In this video (also at top of article) of a military pilot in a hypobaric chamber for hypoxia training, you can observe the progression of his incapacitation. Initially, he is able to name the playing cards as he shows them to his colleagues. As the time passes, you will note an increase in the depth and rate of his breathing, he will state he feels tingling and he improperly identifies the ace of spades and other cards. His eyes don’t focus, appear glazed over and there is a disconnect between the orders he is given and his ability to perform the basic tasks. As the severity of his symptoms intensify, despite firm direction from his peers that he must do these things or will die, the subject cannot help himself and further decompensates. 

He exceeds his Time of Useful Consciousness (TUC). This is the period of time between when the oxygen is limited and he can no longer protect himself or fix the situation. The Effective Performance Time (EPT) is the period in which a pilot can perform his flying duties amidst an oxygen-poor environment. 

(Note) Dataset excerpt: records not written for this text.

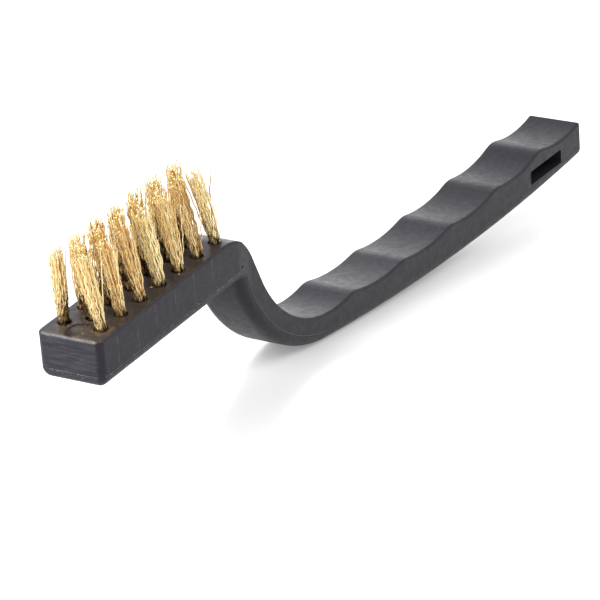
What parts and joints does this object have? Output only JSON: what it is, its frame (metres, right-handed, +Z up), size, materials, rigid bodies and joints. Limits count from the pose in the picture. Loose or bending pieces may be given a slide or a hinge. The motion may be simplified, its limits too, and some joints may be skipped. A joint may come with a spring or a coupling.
{
  "type": "wire brush",
  "caption": "Small one-piece plastic wire scratch brush: long cranked grip with finger scallops and a hanging slot, narrow head with staggered tufts of crimped brass wire.",
  "frame": {"origin": "bottom centre of the brush's box at rest: on the level surface it lies on, midway between the head's front and the grip's end, in the handle's plane of symmetry", "axes": "+X runs from the head towards the hanging-slot end of the grip, +Y to the left seen from the grip's end looking at the head's tufts (across the head), +Z up, the way the tufts point apart from the resting tilt"},
  "size_m": [0.182, 0.0126, 0.0425],
  "materials": {
    "handle_plastic": "satin moulded black plastic",
    "brass_wire": "bright drawn and crimped wire",
    "anchor_wire": "flat drawn wire"
  },
  "bodies": {
    "root": {"handle": "handle_plastic", "tuft_left_1": "brass_wire", "tuft_left_2": "brass_wire", "tuft_left_3": "brass_wire", "tuft_left_4": "brass_wire", "tuft_left_5": "brass_wire", "tuft_left_6": "brass_wire", "tuft_left_7": "brass_wire", "tuft_middle_1": "brass_wire", "tuft_middle_2": "brass_wire", "tuft_middle_3": "brass_wire", "tuft_middle_4": "brass_wire", "tuft_middle_5": "brass_wire", "tuft_middle_6": "brass_wire", "tuft_right_1": "brass_wire", "tuft_right_2": "brass_wire", "tuft_right_3": "brass_wire", "tuft_right_4": "brass_wire", "tuft_right_5": "brass_wire", "tuft_right_6": "brass_wire", "tuft_right_7": "brass_wire", "anchor_left_1": "anchor_wire", "anchor_left_2": "anchor_wire", "anchor_left_3": "anchor_wire", "anchor_left_4": "anchor_wire", "anchor_left_5": "anchor_wire", "anchor_left_6": "anchor_wire", "anchor_left_7": "anchor_wire", "anchor_middle_1": "anchor_wire", "anchor_middle_2": "anchor_wire", "anchor_middle_3": "anchor_wire", "anchor_middle_4": "anchor_wire", "anchor_middle_5": "anchor_wire", "anchor_middle_6": "anchor_wire", "anchor_right_1": "anchor_wire", "anchor_right_2": "anchor_wire", "anchor_right_3": "anchor_wire", "anchor_right_4": "anchor_wire", "anchor_right_5": "anchor_wire", "anchor_right_6": "anchor_wire", "anchor_right_7": "anchor_wire"}
  },
  "joints": []
}
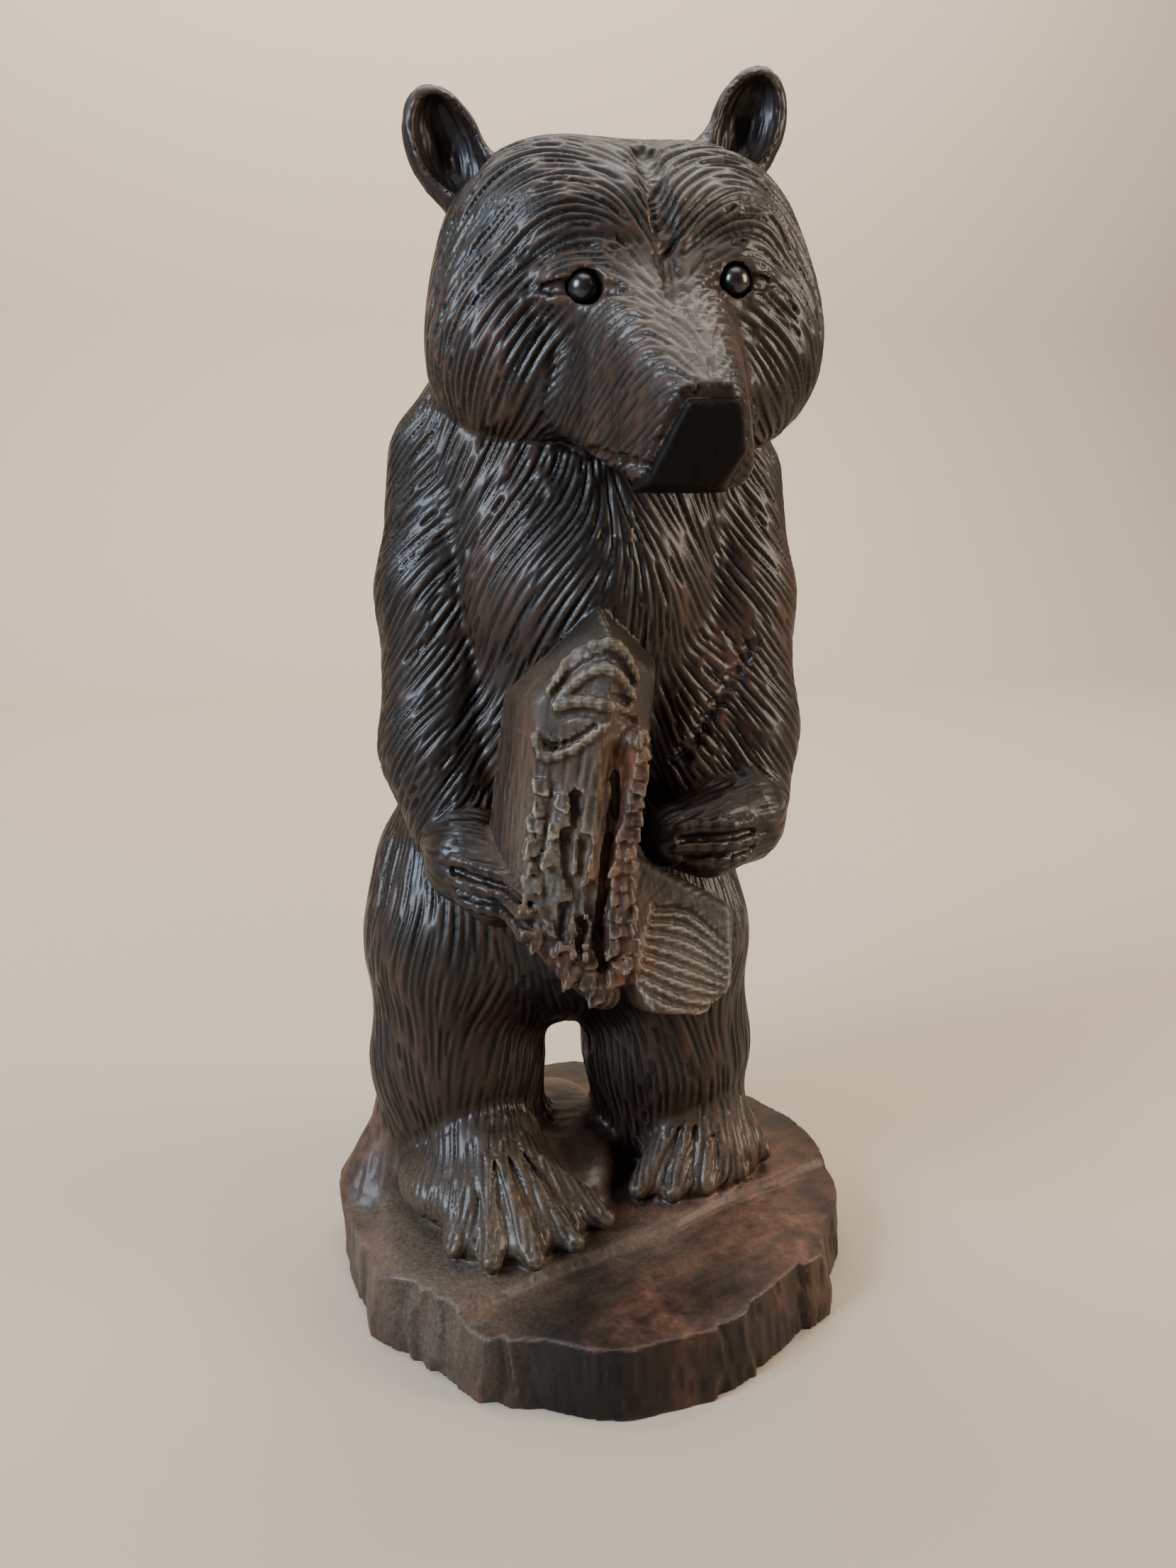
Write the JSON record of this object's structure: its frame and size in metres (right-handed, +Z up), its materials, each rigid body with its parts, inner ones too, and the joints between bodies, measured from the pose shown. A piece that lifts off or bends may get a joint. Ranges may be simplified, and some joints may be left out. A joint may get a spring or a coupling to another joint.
{
  "type": "carved wooden bear figurine",
  "caption": "Carved dark hardwood bear standing upright on a rough log-slice slab, holding a salmon against its belly, with inlaid bead eyes.",
  "frame": {"origin": "middle of the slab's flat underside, at the middle of the object's box", "axes": "+Z up, the bear faces -Y, and its left side is +X"},
  "size_m": [0.119, 0.119, 0.2555],
  "materials": {
    "bear_wood": "waxed, V-gouged fur",
    "slab_wood": "waxed top, rough hewn side",
    "salmon_wood": "waxed, chiselled scales with pale dust",
    "nose_wood": "dark, waxed",
    "bead": "polished black"
  },
  "bodies": {
    "root": {"base_slab": "slab_wood", "right_foot": "bear_wood", "left_foot": "bear_wood", "right_leg": "bear_wood", "left_leg": "bear_wood", "hips": "bear_wood", "torso": "bear_wood", "right_arm": "bear_wood", "left_arm": "bear_wood", "right_paw": "bear_wood", "left_paw": "bear_wood", "salmon_head": "salmon_wood", "salmon_body": "salmon_wood", "salmon_tail": "salmon_wood", "head": "bear_wood", "muzzle": "bear_wood", "nose": "nose_wood", "right_ear": "bear_wood", "left_ear": "bear_wood", "right_eye": "bead", "left_eye": "bead"}
  },
  "joints": []
}
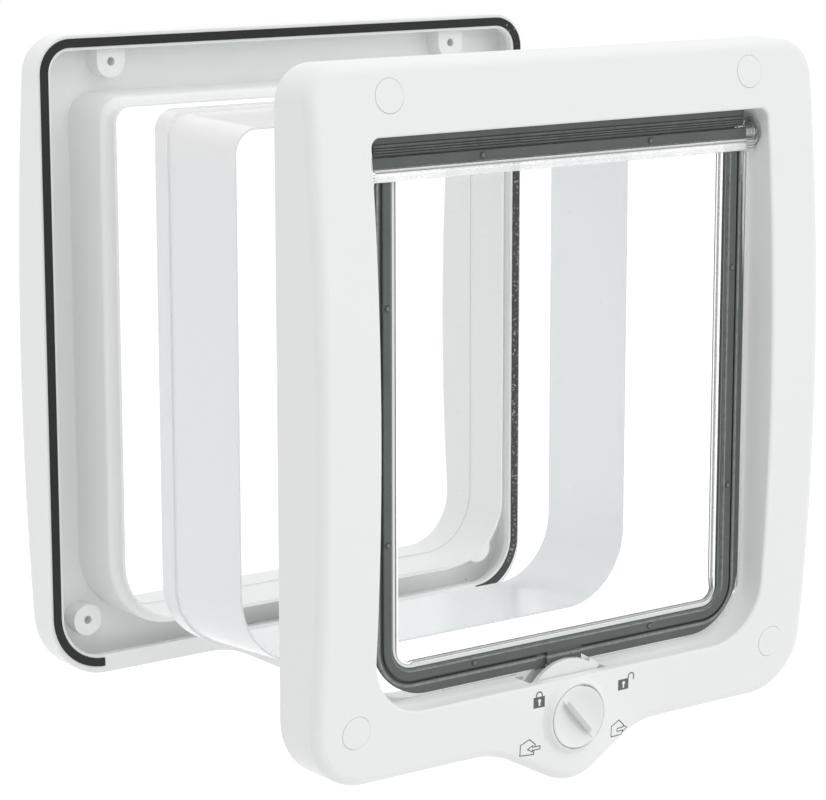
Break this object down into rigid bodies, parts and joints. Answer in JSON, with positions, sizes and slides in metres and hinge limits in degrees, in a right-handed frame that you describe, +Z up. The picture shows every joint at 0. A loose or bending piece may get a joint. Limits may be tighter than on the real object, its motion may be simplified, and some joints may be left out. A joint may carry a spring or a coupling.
{
  "type": "chicken coop door",
  "caption": "White framed pop door with a clear swinging flap, grey edge seals, rotary lock dial, push-fit tunnel and matching outer frame with a black foam gasket.",
  "frame": {"origin": "centre of the screw pattern: half way between the left and right caps and between the upper and lower caps, in the plane of the upper caps on the room side", "axes": "+X to the right seen from the room, +Y through the wall to the outside, +Z up"},
  "size_m": [0.394, 0.3505, 0.4513],
  "materials": {
    "white_plastic": "satin moulded",
    "tunnel_plastic": "thin glossy moulded",
    "knob_plastic": "satin moulded",
    "cam_plastic": "plain moulded",
    "clear_plastic": "clear polished",
    "grey_seal": "soft matte",
    "foam": "closed-cell foam",
    "zinc_steel": "zinc plated"
  },
  "bodies": {
    "inner_frame": {"inner_frame": "white_plastic", "screw_cap_top_left": "white_plastic", "screw_cap_top_right": "white_plastic", "screw_cap_bottom_left": "white_plastic", "screw_cap_bottom_right": "white_plastic", "fixing_screw_top_left": "zinc_steel", "fixing_screw_top_right": "zinc_steel", "fixing_screw_bottom_left": "zinc_steel", "fixing_screw_bottom_right": "zinc_steel", "header_seal": "grey_seal", "hinge_pin_left": "zinc_steel", "hinge_pin_right": "zinc_steel", "lock_cover": "cam_plastic", "cover_screw_left": "zinc_steel", "cover_screw_right": "zinc_steel"},
    "flap": {"flap_pane": "clear_plastic", "flap_top_seal": "grey_seal", "flap_edge_seal": "grey_seal"},
    "lock": {"lock_knob": "knob_plastic", "lock_cam": "cam_plastic", "cam_screw": "zinc_steel"},
    "tunnel": {"tunnel": "tunnel_plastic"},
    "outer_frame": {"outer_frame": "white_plastic", "door_gasket": "foam"}
  },
  "joints": [
    {"name": "flap_swing", "type": "hinge", "parent": "inner_frame", "child": "flap", "pos_m": [0, 0.0122, 0.1453], "axis": [1, 0, 0], "range_deg": [-80, 80]},
    {"name": "lock_turn", "type": "hinge", "parent": "inner_frame", "child": "lock", "pos_m": [0, 0, -0.206], "axis": [0, -1, 0], "range_deg": [0, 300]},
    {"name": "tunnel_push", "type": "slide", "parent": "inner_frame", "child": "tunnel", "axis": [0, -1, 0], "range_m": [0, 0.1085]},
    {"name": "outer_frame_push", "type": "slide", "parent": "tunnel", "child": "outer_frame", "axis": [0, -1, 0], "range_m": [0, 0.058]}
  ]
}
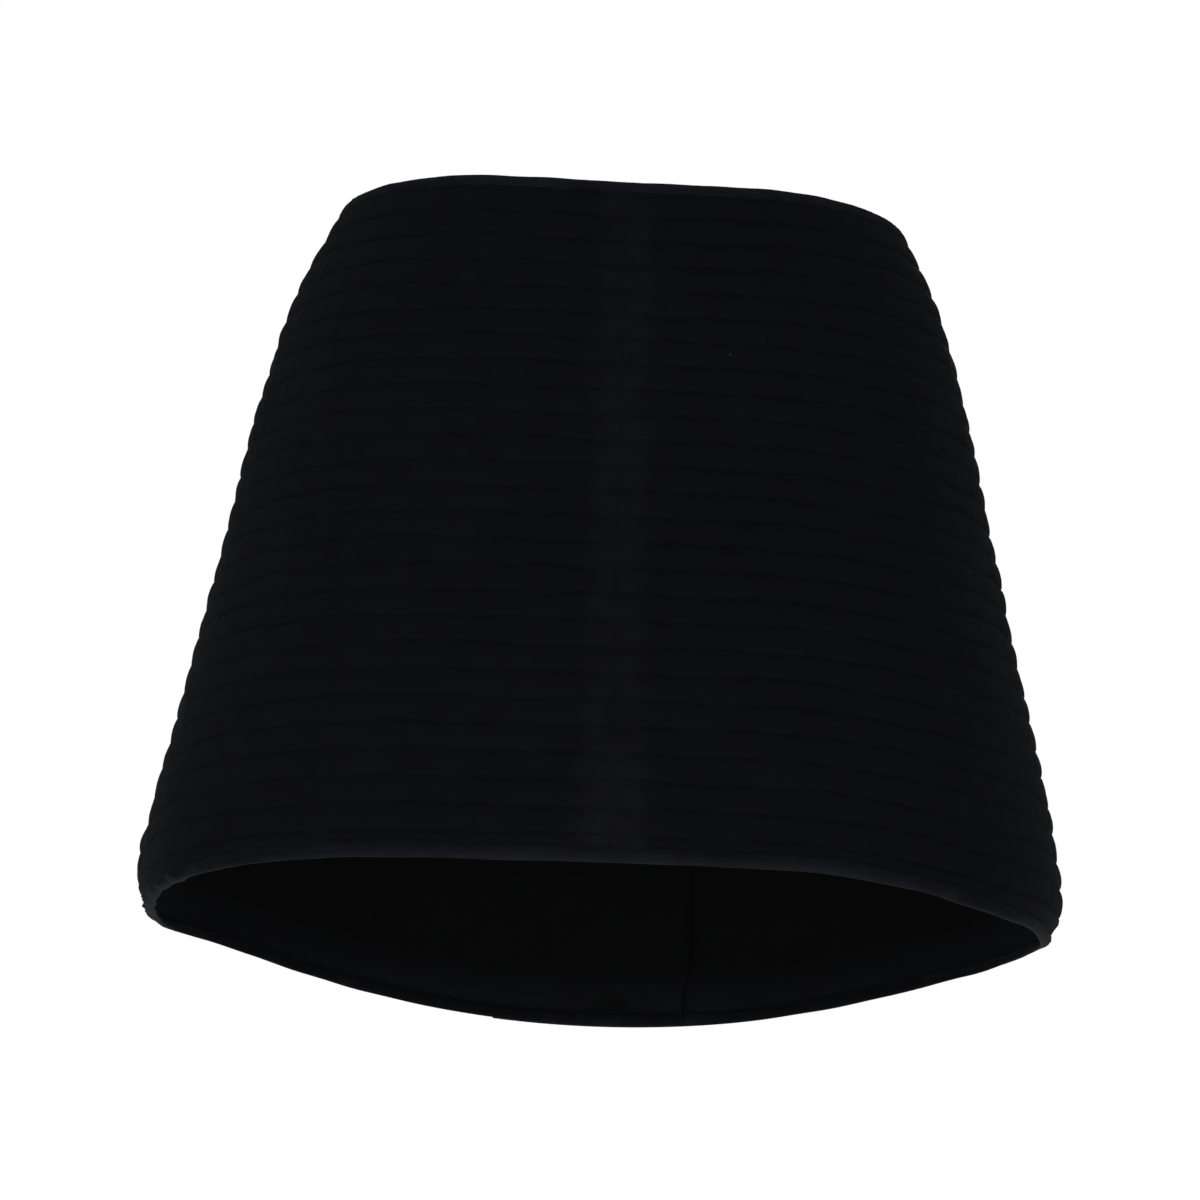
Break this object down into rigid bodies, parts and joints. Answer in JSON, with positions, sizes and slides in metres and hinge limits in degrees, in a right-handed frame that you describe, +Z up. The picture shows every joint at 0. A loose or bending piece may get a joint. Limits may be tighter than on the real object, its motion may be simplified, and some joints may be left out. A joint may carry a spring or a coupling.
{
  "type": "wrap skirt",
  "caption": "Short A-line wrap skirt in horizontally ribbed quilted cloth, held open in its worn form, with a centre-front seam, a lapped back and narrow bindings.",
  "frame": {"origin": "middle of the waist opening, level with the waist edge at the side seams, where the wearer's waist holds the skirt up", "axes": "+Z up out of the waist opening, +X towards the wearer's left, -Y towards the front"},
  "size_m": [0.4266, 0.3091, 0.3664],
  "materials": {
    "ribbed_cloth": "matte blue-black quilted cloth",
    "binding": "matte blue-black plain binding"
  },
  "bodies": {
    "root": {"front_left": "ribbed_cloth", "front_right": "ribbed_cloth", "back_over": "ribbed_cloth", "back_under": "ribbed_cloth", "waist_binding": "binding", "hem_binding": "binding"}
  },
  "joints": []
}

The following table (2) shows how TUC/EPT are often used synonymously and diminish with increasing altitude. These refer to a person on average at rest. Previously described conditions that facilitate hypoxia will speed up these times.

In conclusion…

Grounding a quarter of the fleet is a sensible choice to ensure identification and resolution of the problem. The F-22 Raptor endured the same fate in 2011 until it was determined “a faulty valve on the pilots’ life support vest” was to blame as it was “improperly tightening and constricting their breathing.” Little is known so far on the source of these recent incidents other than it appears to be limited to 56th Fighter Wing pilots at Luke Air Force Base, Arizona. Hopefully, the investigation will expeditiously yield specific, correctible results. 

This is also why diversity in aircraft for the military is essential. Should a technical issue arise in one design, there will be less of a burden on the remaining teams and progress can be maintained. 

The success and safety of our pilots should remain the primary concern. Taking hypoxia seriously is crucial in all aspects of flight. When rapidly discovered, the threat can be resolved.

Source(s):

(1) (2) Introduction to Aviation Physiology—Federal Aviation Administration.